* _Work instructions_
Your task is to return, exactly, the run of lines starting at the line holding "const halfLip = LIP_THICKNESS / 2;" and ending at the line holding "obj.matrix_world = world", both ends included and no other lines.

******

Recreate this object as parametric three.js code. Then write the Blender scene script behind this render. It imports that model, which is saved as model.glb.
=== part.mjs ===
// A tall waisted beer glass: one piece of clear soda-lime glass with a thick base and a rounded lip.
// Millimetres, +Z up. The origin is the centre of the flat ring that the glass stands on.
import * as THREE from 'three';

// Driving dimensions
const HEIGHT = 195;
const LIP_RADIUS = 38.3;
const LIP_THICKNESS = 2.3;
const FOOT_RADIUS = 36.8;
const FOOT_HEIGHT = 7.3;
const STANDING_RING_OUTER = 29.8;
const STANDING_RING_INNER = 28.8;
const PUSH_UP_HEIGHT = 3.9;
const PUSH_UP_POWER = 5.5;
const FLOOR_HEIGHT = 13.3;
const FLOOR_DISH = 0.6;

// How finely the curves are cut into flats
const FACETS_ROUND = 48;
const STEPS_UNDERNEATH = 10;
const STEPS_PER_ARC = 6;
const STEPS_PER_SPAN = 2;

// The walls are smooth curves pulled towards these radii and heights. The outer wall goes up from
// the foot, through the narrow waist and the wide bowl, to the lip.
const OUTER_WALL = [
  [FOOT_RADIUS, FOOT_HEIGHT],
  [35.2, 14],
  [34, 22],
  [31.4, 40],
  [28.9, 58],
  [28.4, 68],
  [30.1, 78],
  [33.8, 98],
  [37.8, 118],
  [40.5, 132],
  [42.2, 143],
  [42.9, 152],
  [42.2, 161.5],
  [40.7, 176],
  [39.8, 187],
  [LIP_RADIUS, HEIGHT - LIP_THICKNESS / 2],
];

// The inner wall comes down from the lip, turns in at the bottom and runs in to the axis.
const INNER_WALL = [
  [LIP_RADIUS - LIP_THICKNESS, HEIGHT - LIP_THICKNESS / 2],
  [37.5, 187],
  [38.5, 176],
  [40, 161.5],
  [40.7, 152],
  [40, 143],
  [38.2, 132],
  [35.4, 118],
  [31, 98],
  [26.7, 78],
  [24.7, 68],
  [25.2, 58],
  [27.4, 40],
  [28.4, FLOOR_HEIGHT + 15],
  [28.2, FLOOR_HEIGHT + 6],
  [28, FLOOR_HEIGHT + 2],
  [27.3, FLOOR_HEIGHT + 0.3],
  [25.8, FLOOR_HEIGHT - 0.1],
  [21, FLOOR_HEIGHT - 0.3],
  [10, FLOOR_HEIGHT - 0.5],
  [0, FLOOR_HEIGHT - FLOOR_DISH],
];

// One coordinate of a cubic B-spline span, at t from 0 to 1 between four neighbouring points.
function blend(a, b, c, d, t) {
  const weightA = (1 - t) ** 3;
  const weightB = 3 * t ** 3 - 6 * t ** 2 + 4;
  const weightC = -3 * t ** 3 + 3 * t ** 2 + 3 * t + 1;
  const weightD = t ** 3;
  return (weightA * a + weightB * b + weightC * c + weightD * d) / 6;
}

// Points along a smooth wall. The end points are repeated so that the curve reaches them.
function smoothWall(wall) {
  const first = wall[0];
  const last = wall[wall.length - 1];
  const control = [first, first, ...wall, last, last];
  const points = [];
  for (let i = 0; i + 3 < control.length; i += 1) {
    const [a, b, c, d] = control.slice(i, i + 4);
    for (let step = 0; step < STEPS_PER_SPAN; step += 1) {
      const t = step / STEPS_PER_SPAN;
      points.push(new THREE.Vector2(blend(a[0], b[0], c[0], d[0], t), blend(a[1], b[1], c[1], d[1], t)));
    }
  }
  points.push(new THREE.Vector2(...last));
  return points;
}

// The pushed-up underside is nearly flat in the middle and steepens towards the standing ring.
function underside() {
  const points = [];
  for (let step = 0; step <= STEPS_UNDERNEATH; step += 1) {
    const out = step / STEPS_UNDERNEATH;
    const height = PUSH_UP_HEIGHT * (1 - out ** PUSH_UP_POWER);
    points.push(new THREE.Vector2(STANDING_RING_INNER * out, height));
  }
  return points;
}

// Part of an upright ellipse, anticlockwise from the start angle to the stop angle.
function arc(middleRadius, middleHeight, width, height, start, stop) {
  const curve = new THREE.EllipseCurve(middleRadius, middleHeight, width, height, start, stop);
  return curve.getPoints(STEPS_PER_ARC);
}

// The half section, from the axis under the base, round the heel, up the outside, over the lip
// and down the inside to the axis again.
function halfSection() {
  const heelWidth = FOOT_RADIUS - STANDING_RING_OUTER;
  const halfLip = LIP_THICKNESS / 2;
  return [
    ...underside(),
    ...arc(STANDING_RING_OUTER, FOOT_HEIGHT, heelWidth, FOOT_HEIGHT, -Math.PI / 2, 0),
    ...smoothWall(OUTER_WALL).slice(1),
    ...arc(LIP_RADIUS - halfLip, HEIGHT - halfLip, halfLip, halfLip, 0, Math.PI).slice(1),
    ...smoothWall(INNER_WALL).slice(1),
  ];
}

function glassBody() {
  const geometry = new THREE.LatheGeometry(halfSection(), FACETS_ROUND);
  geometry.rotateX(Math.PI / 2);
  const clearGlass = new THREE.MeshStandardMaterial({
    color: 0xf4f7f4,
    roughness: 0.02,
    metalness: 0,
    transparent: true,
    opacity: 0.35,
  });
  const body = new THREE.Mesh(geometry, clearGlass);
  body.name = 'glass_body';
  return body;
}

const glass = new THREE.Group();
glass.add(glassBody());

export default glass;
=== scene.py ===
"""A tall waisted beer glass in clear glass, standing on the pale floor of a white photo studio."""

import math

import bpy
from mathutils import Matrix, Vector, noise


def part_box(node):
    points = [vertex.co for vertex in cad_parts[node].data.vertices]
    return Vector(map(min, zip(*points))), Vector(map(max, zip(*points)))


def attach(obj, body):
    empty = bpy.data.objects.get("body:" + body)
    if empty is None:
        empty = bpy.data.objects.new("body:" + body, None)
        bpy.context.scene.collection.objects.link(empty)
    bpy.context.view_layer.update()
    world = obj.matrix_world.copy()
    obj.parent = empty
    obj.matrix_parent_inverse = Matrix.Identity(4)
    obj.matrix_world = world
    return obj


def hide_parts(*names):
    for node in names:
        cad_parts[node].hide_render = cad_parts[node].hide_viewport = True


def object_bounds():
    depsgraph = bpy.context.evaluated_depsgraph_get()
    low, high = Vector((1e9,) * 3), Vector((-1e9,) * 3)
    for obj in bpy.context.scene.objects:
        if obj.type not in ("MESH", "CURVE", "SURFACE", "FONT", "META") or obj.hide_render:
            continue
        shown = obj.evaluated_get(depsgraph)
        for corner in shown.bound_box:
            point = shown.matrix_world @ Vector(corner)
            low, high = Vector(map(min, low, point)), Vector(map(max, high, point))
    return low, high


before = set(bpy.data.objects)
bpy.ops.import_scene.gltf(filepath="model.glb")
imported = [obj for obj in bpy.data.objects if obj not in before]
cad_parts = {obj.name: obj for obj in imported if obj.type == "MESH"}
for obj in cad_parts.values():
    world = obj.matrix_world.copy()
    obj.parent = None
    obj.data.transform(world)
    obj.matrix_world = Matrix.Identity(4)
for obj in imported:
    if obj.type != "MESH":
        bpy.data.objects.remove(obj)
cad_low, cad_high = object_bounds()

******

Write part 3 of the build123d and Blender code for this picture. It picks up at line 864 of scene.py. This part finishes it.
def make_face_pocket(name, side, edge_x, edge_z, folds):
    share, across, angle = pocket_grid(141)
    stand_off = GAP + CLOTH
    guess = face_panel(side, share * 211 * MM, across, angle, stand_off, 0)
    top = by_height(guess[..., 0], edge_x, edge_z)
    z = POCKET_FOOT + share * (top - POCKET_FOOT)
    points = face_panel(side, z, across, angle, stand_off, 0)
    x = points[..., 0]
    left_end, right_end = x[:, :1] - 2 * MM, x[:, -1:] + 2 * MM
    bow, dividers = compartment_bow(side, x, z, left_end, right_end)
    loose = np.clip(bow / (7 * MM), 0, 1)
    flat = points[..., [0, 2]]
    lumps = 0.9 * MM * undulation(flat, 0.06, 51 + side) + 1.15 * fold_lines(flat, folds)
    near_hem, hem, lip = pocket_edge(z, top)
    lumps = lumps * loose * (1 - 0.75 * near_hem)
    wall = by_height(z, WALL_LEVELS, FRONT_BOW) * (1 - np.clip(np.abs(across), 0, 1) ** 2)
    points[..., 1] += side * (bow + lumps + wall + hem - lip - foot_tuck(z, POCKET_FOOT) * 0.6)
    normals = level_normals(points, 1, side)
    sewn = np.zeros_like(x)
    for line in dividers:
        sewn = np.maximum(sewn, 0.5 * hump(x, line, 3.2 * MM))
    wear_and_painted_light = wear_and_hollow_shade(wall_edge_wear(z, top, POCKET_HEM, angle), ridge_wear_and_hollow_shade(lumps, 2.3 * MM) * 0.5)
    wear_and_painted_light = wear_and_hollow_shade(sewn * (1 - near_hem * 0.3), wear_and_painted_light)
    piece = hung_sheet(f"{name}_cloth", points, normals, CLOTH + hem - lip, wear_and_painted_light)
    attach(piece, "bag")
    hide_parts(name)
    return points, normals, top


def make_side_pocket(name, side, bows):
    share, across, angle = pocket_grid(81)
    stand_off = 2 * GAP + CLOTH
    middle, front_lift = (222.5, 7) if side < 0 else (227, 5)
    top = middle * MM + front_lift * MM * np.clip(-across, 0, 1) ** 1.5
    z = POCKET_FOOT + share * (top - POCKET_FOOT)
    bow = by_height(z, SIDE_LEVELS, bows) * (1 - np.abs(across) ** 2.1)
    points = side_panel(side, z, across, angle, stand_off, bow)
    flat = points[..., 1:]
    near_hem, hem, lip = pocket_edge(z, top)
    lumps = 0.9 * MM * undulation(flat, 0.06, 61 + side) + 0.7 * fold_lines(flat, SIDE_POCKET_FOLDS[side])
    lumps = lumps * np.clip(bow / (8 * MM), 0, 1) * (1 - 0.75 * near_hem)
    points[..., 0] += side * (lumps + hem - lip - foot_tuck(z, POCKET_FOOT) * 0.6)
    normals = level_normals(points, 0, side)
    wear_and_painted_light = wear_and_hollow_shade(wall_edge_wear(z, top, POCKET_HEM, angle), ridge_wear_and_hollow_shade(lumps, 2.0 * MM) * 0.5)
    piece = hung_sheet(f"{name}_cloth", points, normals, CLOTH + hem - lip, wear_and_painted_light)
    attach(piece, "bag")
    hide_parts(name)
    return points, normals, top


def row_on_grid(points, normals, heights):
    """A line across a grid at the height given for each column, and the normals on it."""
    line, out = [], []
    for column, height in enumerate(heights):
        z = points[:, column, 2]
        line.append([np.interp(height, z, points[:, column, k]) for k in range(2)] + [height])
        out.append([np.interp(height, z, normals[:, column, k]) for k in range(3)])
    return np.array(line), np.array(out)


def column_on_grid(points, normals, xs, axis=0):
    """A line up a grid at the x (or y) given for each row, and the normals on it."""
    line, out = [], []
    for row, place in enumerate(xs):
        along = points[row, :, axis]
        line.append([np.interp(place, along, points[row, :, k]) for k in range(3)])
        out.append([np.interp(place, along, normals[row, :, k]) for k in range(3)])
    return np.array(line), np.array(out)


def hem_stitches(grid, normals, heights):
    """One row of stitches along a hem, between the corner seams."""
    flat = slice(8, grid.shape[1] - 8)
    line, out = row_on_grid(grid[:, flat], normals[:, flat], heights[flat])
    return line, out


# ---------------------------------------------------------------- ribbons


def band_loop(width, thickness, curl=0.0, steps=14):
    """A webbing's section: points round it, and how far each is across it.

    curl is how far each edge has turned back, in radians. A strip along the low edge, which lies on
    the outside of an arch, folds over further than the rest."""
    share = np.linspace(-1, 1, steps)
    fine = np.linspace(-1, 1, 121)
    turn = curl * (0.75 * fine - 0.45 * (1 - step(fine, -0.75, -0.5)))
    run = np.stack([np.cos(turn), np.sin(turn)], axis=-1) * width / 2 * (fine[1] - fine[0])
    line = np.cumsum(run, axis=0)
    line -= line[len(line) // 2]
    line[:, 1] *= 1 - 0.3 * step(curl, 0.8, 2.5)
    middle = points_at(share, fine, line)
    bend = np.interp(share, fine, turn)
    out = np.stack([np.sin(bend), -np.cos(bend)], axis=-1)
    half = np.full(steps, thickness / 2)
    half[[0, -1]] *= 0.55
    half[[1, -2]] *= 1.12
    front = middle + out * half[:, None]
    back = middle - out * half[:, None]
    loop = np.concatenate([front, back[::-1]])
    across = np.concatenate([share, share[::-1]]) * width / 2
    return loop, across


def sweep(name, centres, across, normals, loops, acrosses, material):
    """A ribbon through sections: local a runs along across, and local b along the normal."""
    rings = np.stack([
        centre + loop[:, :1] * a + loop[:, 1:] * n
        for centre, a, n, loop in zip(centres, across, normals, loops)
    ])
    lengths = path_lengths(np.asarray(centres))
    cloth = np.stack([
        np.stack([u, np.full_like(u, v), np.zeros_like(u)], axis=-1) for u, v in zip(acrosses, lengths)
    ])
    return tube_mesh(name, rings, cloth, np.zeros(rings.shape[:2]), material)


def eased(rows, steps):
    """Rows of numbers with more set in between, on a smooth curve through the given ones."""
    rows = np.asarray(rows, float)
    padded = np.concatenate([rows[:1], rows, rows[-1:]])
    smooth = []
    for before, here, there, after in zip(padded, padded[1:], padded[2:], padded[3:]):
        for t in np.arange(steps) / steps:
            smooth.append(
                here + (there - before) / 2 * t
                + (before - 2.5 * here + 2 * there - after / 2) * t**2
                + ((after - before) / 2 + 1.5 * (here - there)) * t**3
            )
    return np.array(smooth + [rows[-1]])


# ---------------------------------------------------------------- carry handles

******

* _Exercise result_
  const halfLip = LIP_THICKNESS / 2;
  return [
    ...underside(),
    ...arc(STANDING_RING_OUTER, FOOT_HEIGHT, heelWidth, FOOT_HEIGHT, -Math.PI / 2, 0),
    ...smoothWall(OUTER_WALL).slice(1),
    ...arc(LIP_RADIUS - halfLip, HEIGHT - halfLip, halfLip, halfLip, 0, Math.PI).slice(1),
    ...smoothWall(INNER_WALL).slice(1),
  ];
}

function glassBody() {
  const geometry = new THREE.LatheGeometry(halfSection(), FACETS_ROUND);
  geometry.rotateX(Math.PI / 2);
  const clearGlass = new THREE.MeshStandardMaterial({
    color: 0xf4f7f4,
    roughness: 0.02,
    metalness: 0,
    transparent: true,
    opacity: 0.35,
  });
  const body = new THREE.Mesh(geometry, clearGlass);
  body.name = 'glass_body';
  return body;
}

const glass = new THREE.Group();
glass.add(glassBody());

export default glass;
=== scene.py ===
"""A tall waisted beer glass in clear glass, standing on the pale floor of a white photo studio."""

import math

import bpy
from mathutils import Matrix, Vector, noise


def part_box(node):
    points = [vertex.co for vertex in cad_parts[node].data.vertices]
    return Vector(map(min, zip(*points))), Vector(map(max, zip(*points)))


def attach(obj, body):
    empty = bpy.data.objects.get("body:" + body)
    if empty is None:
        empty = bpy.data.objects.new("body:" + body, None)
        bpy.context.scene.collection.objects.link(empty)
    bpy.context.view_layer.update()
    world = obj.matrix_world.copy()
    obj.parent = empty
    obj.matrix_parent_inverse = Matrix.Identity(4)
    obj.matrix_world = world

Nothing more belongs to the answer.